Abstract

INTERNATIONAL PATENT REGIME IN RECENT FREE TRADE US INTERNATIONAL AGREEMENTS The Agreement on Trade-Related Aspects of Intellectual Property Rights (TRIPs) of the World Trade Organization (WTO) is no longer the « new frontier » of the international patent regime. Indeed, the United States and other developed countries negotiate bilateral « TRIPs-plus » treaties with developing countries. Arguably, bilateralism allows to bypass the dead-end debates at the TRIPs Council and to build alliances for upcoming multilateral negotiations at the World Intellectual Property Organization. This article compares patentability provisions of the recentlyconcluded U.S. Free Trade Agreements with the TRIPs Agreement. Although most of the provisions of the TRIPs Agreement are integrated in bilateral treaties, we identify five significant changes : 1) bilateral treaties provide a 12 months grace period to inventors ; 2) the industrial application requirement is defined has a « specific, substantial, and credible utility » ; 3) a ceiling to the disclosure requirement is introduced ; 4) the plant protection regime is reinforced ; 5) the non-discrimination rule is omitted.
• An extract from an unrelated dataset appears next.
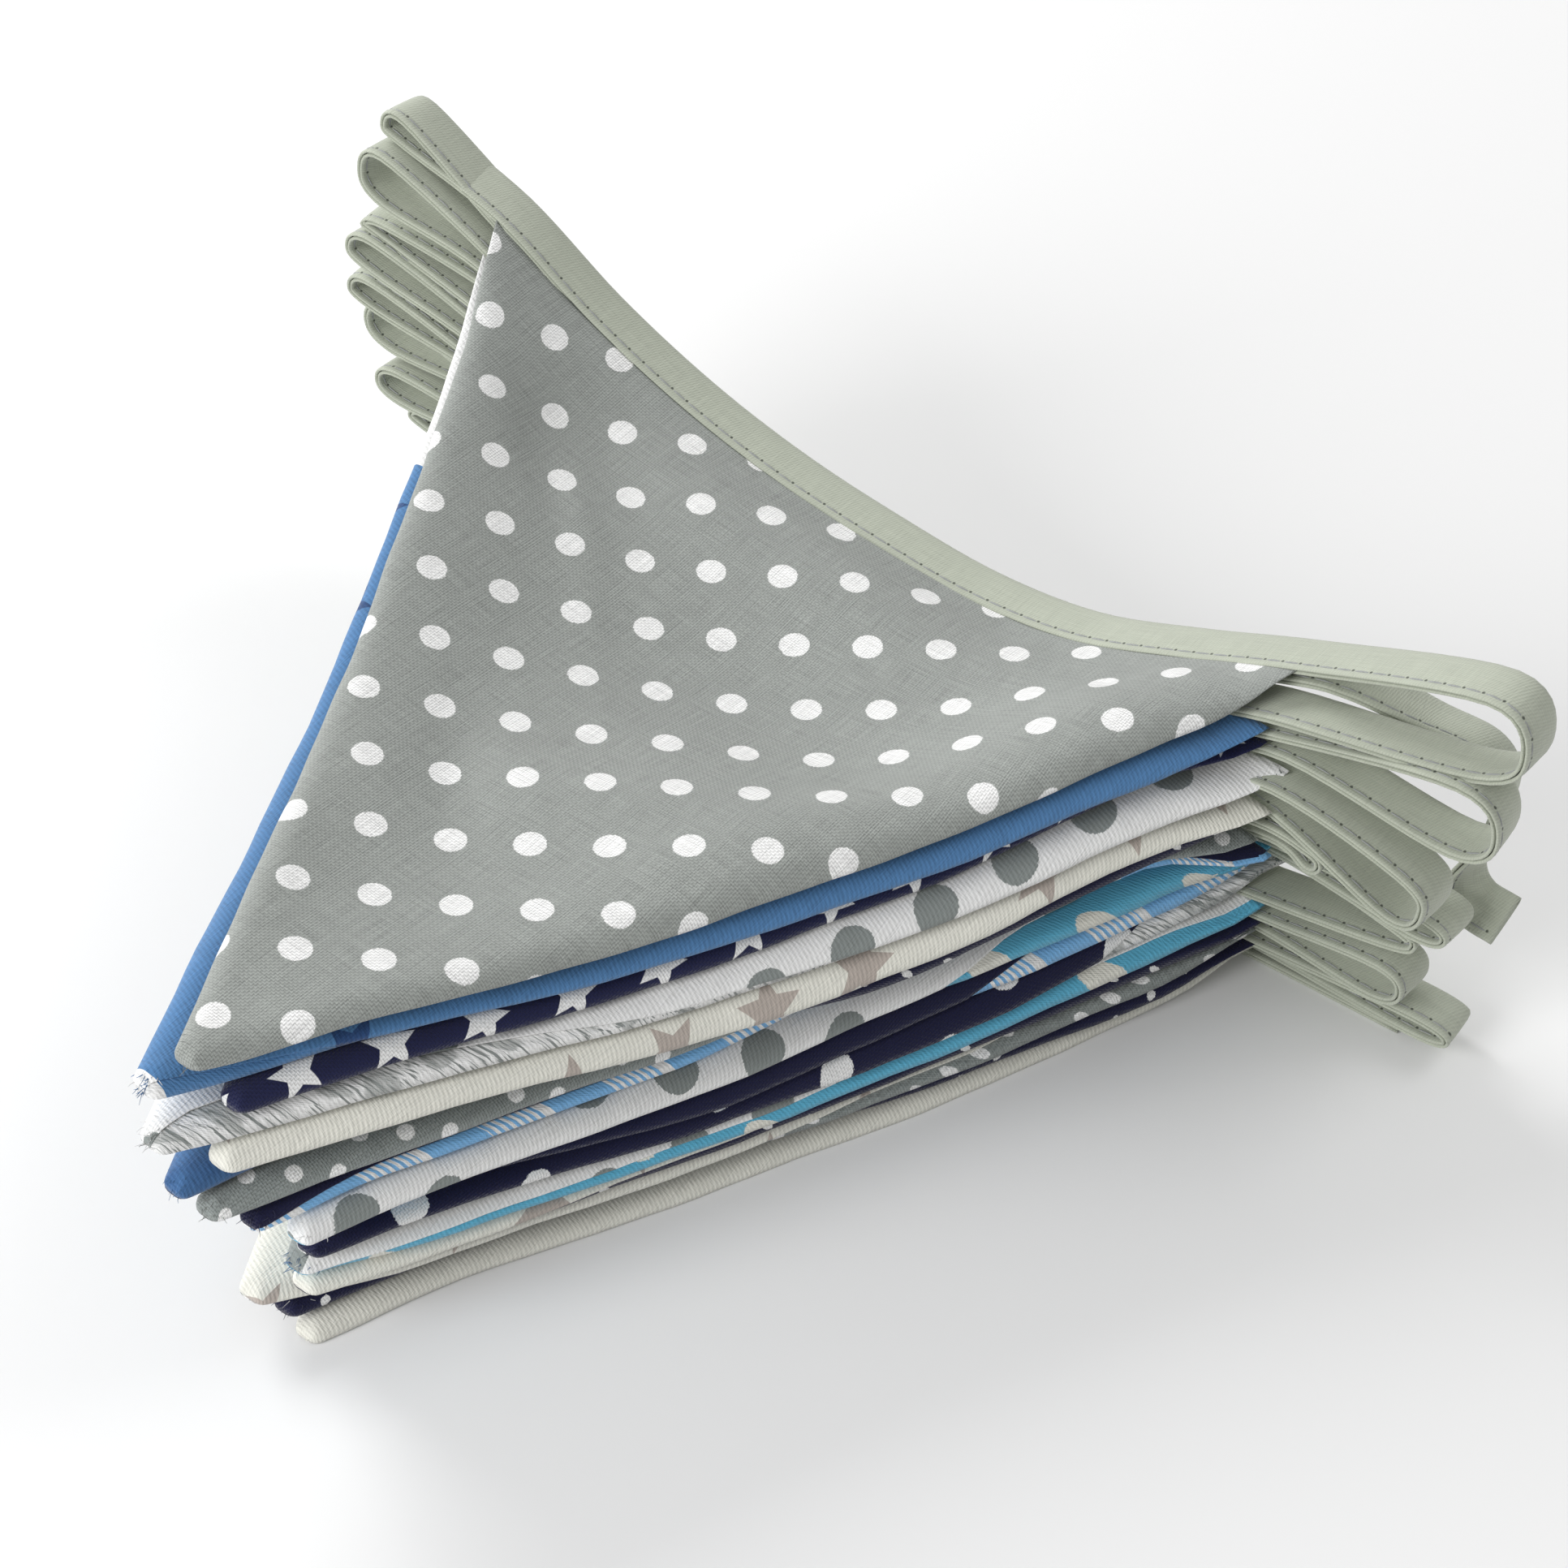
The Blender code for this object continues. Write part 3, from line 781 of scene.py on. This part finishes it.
def panel_grid(number, side, rows, columns):
    """Rows of points from the band to the tip. The lower cloth has extra columns over its rim."""
    plan = FlagPlan(number)
    length = FLAG_DEPTH - TIP_CUT
    downs = [(length - d) / FLAG_DEPTH for d in edge_first(length, rows)][::-1]
    downs = [-TUCKED_IN / FLAG_DEPTH] + downs
    slope = FLAG_DEPTH / hypot(FLAG_DEPTH, FLAG_WIDTH / 2)
    grid = []
    for down in downs:
        to_tip = length - down * FLAG_DEPTH
        half = FLAG_WIDTH / 2 * (1 - down)
        cut = TIP_ROUND * (1 - rim_roll(to_tip, TIP_ROUND))
        half = max(half - cut, LEAST_HALF)
        half += rim_wobble(number, to_tip) * min(1, to_tip / WOBBLE_FADE)
        wrap = min(edge_wrap(number, down), MOST_WRAP * half)
        steps = edge_first(half, columns)
        offsets = [step - half for step in steps] + [half - step for step in steps[-2::-1]]
        if side > 0:
            narrower = [half - wrap - (half - wrap) * step / half for step in steps]
            offsets = offsets[: len(steps)] + narrower[-2::-1]
        spots = [(offset, side, 0) for offset in offsets]
        if side < 0:
            rim_in = min(TUCK * (1 - smooth_step(wrap / TUCK_FADE)), MOST_TUCK * half)
            bunched = min(BUNCH, MOST_BUNCH * half)
            spots = [(min(offset, half - rim_in - bunched * (2 * columns - index)), side, 0)
                     for index, offset in enumerate(offsets)]
            turned = min(max(wrap, LEAST_WRAP), MOST_WRAP * half)
            for line in range(1, WRAP_LINES + 1):
                part = line / WRAP_LINES
                spots.append((half - rim_in - (turned + WRAP_UNDER) * part, 1, part))
        row = []
        for offset, face, under in spots:
            share = offset / (FLAG_WIDTH / 2 * (1 - down))
            spot = plan.place(share, down)
            spot -= plan.across * (TAPE_GAP * (1 - down))
            spot += EDGE_OUT * (edge_bow(number, down) * max(0, share) ** 2)
            spot += tip_in(number) * (MM * max(0, down) ** 3)
            rim = min((half - abs(offset)) * slope, to_tip)
            spot.z = panel_height(number, face, plan.level, spot, max(down, 0), rim)
            spot.z -= BENEATH * CLOTH_THICK * smooth_step(1.6 * under)
            row.append(spot)
        grid.append(row)
    return grid


def lengths_along(points):
    lengths = [0]
    for a, b in zip(points, points[1:]):
        lengths.append(lengths[-1] + (b - a).length)
    return lengths


def cloth_places(grid, columns):
    """How far each point is from the middle line and from the band, along the cloth, in mm."""
    places = []
    for row, down in zip(grid, lengths_along([row[columns] for row in grid])):
        left, right = lengths_along(row[columns::-1]), lengths_along(row[columns:])
        across = [-length for length in left[:0:-1]] + right
        places.append([(length / MM, down / MM) for length in across])
    return places


print("points in a fine upper panel:", (FINE_GRID[0] + 2) * (2 * FINE_GRID[1] + 1))

# %% From grid to sheet
def new_piece(name, points, faces):
    mesh = bpy.data.meshes.new(name)
    mesh.from_pydata([tuple(point) for point in points], [], faces)
    piece = bpy.data.objects.new(name, mesh)
    bpy.context.scene.collection.objects.link(piece)
    return piece


def sheet_from_grid(name, grid, places, material, up):
    width = len(grid[0])
    points = [spot + STACK for row in grid for spot in row]
    faces = []
    for r in range(len(grid) - 1):
        for c in range(width - 1):
            near, far = r * width + c, (r + 1) * width + c
            face = [near, near + 1, far + 1, far]
            faces.append(face[::-1] if up else face)
    sheet = new_piece(name, points, faces)
    mesh = sheet.data
    layer = mesh.uv_layers.new(name="cloth")
    flat = [place for row in places for place in row]
    for loop in mesh.loops:
        layer.data[loop.index].uv = flat[loop.vertex_index]
    mesh.materials.append(material)
    mesh.shade_smooth()
    return sheet


def thicken(sheet, thickness, offset):
    bpy.ops.object.select_all(action="DESELECT")
    bpy.context.view_layer.objects.active = sheet
    sheet.select_set(True)
    solid = sheet.modifiers.new("Thickness", "SOLIDIFY")
    solid.thickness, solid.offset = thickness, offset
    bpy.ops.object.modifier_apply(modifier=solid.name)
    sheet.select_set(False)


print("cloth is", CLOTH_THICK * 1000, "mm thick")

# %% Which fabric each flag has
# Columns: upper cloth, lower cloth, and how far the bolt is turned (degrees) and shifted (mm) under
# the cutting template.
CLOTHS = (
    ("grey_dot", "grey_dot", 0, 0, 0),
    ("blue_star", "blue_star", 0, 0, 0),
    ("navy_star", "navy_star", 0, 0, 0),
    ("white_dot", "sketch", 8, 5, 1),
    ("cream_star", "cream_star", -6, 2, 7),
    ("blue_plain", "navy_speck", 2, 0, 0),
    ("grey_spot", "grey_spot", -9, 1, 2),
    ("navy_plain", "stripe", 0, 3, 0),
    ("white_dot", "turquoise", -12, 7, 5),
    ("navy_plain", "stripe", 2, 0, 0),
    ("navy_dot", "sketch", -8, 2, 4),
    ("white_dot", "turquoise", 5, 6, 6),
    ("cream_star", "navy_speck", 4, 11, 9),
    ("cream_star", "grey_spot", -3, 0, 0),
    ("navy_speck", "navy_speck", 6, 2, 3),
    ("cream_plain", "cream_plain", 3, 0, 0),
)


def laid_on_bolt(places, number):
    turn, shift_x, shift_y = CLOTHS[number][2:]
    cosine, sine = cos(radians(turn)), sin(radians(turn))
    return [
        [(x * cosine - y * sine + shift_x, x * sine + y * cosine + shift_y) for x, y in row]
        for row in places
    ]


print("cloths used:", len({cloth for row in CLOTHS for cloth in row[:2]}))

# %% Sewing all the flags
panels = []
for number, cloths in enumerate(CLOTHS):
    rows, columns = FINE_GRID if number == 0 else PLAIN_GRID
    for side, word, fabric in ((1, "upper", cloths[0]), (-1, "lower", cloths[1])):
        grid = panel_grid(number, side, rows, columns)
        places = laid_on_bolt(cloth_places(grid, columns), number)
        node = f"flag_{number + 1:02d}_{word}"
        panel = sheet_from_grid(node + "_cloth", grid, places, FABRICS[fabric], side > 0)
        thicken(panel, CLOTH_THICK, -1)
        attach(panel, "root")
        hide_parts(node)
        panels.append(panel)
print("panels:", len(panels), "faces:", sum(len(panel.data.polygons) for panel in panels))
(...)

Our comparative analysis shows that bilateralism allows the US to consolidate existing multilateral treaties, such as the TRIPs Agreement and the UPOV Convention, and to fortify its negotiating position for future multilateral treaties, such as the WIPO Substantive Patent Law Treaty. The new features of bilateral treaties indicate that the international patent regime is still oriented through the US patent law model.